Per quanto illusoria la possibilità di una fuga dal destino incombente e terribile sembra l’unica ancora di salvezza per il compositore che nel terzo movimento, Valse (Allegro moderato), si affida alla danza, suo genere musicale preferito, ma ecco che di nuovo il tema del destino, esposto dai clarinetti e dai fagotti, si insinua e turba l’apparente serenità del valzer che, poco incline al sorriso, tende a ricoprirsi di un sia pur tenue velo di tristezza. Quest’apparente serenità, nel quarto movimento, viene definitivamente sopraffatta dal crudele destino con il suo tema che apre e chiude questo Finale dai toni drammatici e, al tempo stesso, rabbiosi.

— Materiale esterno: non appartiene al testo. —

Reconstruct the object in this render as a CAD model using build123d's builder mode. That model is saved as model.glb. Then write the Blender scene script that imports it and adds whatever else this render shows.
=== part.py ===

Il doloroso Andante maestoso introduttivo è dominato dal tema del destino che in un drammatico crescendo finisce per coinvolgere tutte le sezioni dell’orchestra, dagli archi ai legni e agli ottoni, assumendo ora toni dolenti con i primi, ora drammatici con gli ultimi. Nel primo tema del successivo Allegro vivace al dramma si unisce la rabbia ben espressa dai violenti accordi strappati degli archi, la cui “ferocia” sembra mitigata dal dolce secondo tema affidato ai legni in un continuo contrasto che caratterizza tutta la sinfonia e che conduce alla definitiva vittoria del destino. Tale vittoria è sancita dalla travolgente stretta finale, dove appare il primo tema del primo movimento che, privo di ogni maschera seduttrice ed ingannatrice, rivela la sua forza tragica, nonostante il tema del destino avesse precedentemente assunto un’insolita veste in maggiore che sembrava, in modo ingannevole, far intravedere all’ascoltatore una sua possibile sconfitta.
Il destino ha vinto e Čajkovskij non può far altro che prenderne atto con una rabbia che, alla fine, esplode con tutta la sua forza.